By David Murphy, Business Editor

It is remarkable how much damage sub-prime lenders did in their short burst of lending during the boom.

These lenders typically offered loans to people who had difficulty getting mortgages with traditional banks or building societies.

The consumers were turned down elsewhere because they had poor credit histories or didn’t have three years of accounts showing their incomes. Sometimes they were borrowers who wanted to consolidated a number of loans into one mortgages.

In return for taking on borrowers who nobody else would accept, the lenders charged higher than normal interest rates – sometimes up to 10%.

Many of these individuals should never have been allowed take on the loans – frequently they did not fully understand the nature of the agreement they were entering into.

Now figures provided by Minister for Finance Michael Noonan in a Dáil reply to Fianna Fáil’s Finance spokesman Michael McGrath show the wreckage these lenders left behind.

They represented 3% of mortgage lending but account for 10% of arrears.

In Mr Noonan’s reply he says six of the lenders account for 17,807 owner occupier loans or about €3.3 billion of lending. Of these loans €1.9 billion are in arrears – that means more than half of their loans are in trouble.

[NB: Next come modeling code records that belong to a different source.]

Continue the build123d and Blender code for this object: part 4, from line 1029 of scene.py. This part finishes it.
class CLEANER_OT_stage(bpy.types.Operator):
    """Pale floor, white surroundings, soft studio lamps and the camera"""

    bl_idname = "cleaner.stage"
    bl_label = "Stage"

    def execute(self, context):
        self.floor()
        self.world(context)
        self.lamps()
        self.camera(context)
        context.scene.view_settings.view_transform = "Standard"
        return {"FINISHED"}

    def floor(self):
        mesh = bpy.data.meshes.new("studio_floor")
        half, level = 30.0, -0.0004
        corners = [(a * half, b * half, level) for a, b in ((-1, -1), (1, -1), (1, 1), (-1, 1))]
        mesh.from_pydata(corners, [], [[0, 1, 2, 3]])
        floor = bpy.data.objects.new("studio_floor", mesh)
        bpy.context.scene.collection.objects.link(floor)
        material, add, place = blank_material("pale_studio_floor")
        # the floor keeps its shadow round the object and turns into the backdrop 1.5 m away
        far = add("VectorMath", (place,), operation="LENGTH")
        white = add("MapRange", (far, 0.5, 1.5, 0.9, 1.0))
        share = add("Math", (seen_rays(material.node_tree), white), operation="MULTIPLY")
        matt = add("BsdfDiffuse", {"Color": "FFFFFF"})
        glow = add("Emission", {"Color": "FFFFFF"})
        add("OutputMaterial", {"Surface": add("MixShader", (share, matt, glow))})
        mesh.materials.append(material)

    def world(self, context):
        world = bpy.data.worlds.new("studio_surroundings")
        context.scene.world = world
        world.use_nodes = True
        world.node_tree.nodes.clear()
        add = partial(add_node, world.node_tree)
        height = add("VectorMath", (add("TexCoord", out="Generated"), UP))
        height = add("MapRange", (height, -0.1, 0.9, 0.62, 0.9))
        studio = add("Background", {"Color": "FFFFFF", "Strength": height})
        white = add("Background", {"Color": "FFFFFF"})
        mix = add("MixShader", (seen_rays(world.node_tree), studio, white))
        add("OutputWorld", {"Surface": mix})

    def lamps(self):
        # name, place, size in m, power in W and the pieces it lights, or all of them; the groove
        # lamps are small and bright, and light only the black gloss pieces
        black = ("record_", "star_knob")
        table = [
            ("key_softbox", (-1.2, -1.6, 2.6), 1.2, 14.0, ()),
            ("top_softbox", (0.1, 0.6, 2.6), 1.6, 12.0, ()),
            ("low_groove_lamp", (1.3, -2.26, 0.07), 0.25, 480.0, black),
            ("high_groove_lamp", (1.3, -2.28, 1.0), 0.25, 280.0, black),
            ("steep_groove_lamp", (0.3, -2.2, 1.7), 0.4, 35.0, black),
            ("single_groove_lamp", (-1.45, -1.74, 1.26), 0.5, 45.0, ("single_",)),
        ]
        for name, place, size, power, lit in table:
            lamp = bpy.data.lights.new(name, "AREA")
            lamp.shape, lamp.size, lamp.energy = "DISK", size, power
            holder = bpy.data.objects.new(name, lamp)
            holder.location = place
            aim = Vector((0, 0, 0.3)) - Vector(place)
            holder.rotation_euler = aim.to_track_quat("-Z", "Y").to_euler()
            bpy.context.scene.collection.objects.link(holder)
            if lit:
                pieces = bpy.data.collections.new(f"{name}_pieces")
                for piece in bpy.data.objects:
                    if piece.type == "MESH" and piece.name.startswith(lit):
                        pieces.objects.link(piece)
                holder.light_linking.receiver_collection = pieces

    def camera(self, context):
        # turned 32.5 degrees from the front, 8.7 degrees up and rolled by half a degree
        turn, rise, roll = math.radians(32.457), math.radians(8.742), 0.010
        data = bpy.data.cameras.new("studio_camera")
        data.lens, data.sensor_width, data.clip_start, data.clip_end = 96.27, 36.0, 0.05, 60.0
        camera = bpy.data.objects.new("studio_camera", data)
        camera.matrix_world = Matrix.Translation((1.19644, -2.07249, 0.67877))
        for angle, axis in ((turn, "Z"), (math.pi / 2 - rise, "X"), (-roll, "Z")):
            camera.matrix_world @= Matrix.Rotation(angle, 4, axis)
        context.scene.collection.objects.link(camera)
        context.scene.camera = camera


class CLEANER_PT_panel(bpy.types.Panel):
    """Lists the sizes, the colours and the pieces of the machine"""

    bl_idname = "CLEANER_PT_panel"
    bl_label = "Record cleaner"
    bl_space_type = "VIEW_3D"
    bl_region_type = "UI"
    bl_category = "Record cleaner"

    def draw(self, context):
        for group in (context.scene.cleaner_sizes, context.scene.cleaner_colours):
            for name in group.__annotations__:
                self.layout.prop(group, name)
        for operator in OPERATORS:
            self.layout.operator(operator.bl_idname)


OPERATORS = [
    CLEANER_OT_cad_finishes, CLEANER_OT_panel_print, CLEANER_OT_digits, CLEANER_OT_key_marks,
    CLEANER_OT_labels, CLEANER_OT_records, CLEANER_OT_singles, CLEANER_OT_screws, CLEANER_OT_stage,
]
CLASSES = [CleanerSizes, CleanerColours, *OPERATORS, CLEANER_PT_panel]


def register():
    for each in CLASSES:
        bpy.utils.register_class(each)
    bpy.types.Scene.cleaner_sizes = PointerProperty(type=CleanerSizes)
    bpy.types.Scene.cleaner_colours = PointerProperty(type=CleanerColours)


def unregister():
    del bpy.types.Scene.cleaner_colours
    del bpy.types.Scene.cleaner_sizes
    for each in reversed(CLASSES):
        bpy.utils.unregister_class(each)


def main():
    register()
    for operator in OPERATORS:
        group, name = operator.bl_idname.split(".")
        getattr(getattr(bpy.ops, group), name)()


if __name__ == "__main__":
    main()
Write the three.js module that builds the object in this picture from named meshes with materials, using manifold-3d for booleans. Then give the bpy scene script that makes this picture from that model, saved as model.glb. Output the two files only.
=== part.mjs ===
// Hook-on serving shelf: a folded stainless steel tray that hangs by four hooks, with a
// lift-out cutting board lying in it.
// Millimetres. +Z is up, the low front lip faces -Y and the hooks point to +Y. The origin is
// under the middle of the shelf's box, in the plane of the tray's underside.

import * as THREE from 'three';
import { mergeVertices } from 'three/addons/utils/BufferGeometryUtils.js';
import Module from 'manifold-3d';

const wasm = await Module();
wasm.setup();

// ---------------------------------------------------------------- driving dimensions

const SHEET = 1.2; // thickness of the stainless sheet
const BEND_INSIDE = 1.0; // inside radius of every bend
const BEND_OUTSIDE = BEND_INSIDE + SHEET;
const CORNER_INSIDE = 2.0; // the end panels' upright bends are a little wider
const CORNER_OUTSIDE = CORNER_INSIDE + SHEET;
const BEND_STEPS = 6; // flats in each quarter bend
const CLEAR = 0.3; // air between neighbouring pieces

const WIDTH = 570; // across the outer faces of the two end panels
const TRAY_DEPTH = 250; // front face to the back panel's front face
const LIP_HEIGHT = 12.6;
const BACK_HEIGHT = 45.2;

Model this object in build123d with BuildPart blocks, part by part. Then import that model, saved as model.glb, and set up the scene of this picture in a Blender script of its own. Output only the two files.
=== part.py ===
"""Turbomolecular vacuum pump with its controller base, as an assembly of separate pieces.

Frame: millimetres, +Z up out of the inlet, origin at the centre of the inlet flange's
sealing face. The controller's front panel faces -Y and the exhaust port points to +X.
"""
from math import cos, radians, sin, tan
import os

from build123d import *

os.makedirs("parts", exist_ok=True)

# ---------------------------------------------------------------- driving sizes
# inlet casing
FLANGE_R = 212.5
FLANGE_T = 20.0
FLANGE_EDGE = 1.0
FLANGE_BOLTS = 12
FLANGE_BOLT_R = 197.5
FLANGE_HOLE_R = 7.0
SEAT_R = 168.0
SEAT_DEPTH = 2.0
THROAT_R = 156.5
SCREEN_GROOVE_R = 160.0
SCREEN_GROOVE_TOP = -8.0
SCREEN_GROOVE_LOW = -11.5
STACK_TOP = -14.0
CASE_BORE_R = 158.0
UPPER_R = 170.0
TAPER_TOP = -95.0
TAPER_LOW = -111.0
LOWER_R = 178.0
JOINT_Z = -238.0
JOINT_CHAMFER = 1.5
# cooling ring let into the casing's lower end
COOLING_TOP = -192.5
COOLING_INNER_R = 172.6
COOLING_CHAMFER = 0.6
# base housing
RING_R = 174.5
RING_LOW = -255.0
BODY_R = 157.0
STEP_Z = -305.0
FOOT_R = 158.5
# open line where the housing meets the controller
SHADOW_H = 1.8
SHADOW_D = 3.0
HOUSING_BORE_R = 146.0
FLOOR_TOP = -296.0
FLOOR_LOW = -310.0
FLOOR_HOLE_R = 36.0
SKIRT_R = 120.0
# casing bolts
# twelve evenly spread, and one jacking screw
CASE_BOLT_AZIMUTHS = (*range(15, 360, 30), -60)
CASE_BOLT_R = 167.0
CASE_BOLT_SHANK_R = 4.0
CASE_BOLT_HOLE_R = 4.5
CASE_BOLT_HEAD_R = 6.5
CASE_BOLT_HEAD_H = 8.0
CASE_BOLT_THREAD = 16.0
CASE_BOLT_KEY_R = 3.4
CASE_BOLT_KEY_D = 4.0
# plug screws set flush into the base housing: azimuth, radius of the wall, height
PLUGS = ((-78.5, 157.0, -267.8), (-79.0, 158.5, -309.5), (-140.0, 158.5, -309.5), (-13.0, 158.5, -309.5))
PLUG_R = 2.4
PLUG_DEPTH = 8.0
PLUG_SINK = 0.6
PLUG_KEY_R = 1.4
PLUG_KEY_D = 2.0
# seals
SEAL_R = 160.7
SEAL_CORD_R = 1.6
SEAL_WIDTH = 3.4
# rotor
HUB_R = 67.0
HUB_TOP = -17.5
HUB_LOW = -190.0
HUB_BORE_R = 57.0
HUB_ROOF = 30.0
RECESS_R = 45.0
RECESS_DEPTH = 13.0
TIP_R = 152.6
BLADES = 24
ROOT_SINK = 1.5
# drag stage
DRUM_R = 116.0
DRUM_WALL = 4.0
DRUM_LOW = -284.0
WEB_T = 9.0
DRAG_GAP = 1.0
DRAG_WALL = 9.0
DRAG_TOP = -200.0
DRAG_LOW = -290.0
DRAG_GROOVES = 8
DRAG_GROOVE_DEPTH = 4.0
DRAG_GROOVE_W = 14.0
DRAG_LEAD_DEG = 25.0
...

Mr Noonan did not name the specific companies.

But the biggest in the sector were Start Mortgages which was part of GE, Stepstone – a joint venture between Lehman Brothers and KBC – Nua Mortgages, which was part of Investec and Springboard, which was a joint venture with Permanent TSB and Merrill Lynch.

Before Ireland’s mortgage problems became a full blown crisis, most of these lenders pulled down the shutters. Springboard stopped lending in early 2008 for instance.

But their loans remain a big problem judging by the mortgage arrears they have left behind. That has caused havoc for thousands of families.

It is another huge failure by the old regime at the Financial Regulator which was headed by Pat Neary. But Ireland was not the only country where sub-prime lending caused carnage.

For the lenders involved the adage of “high risk, high return” simply resulted in high risk.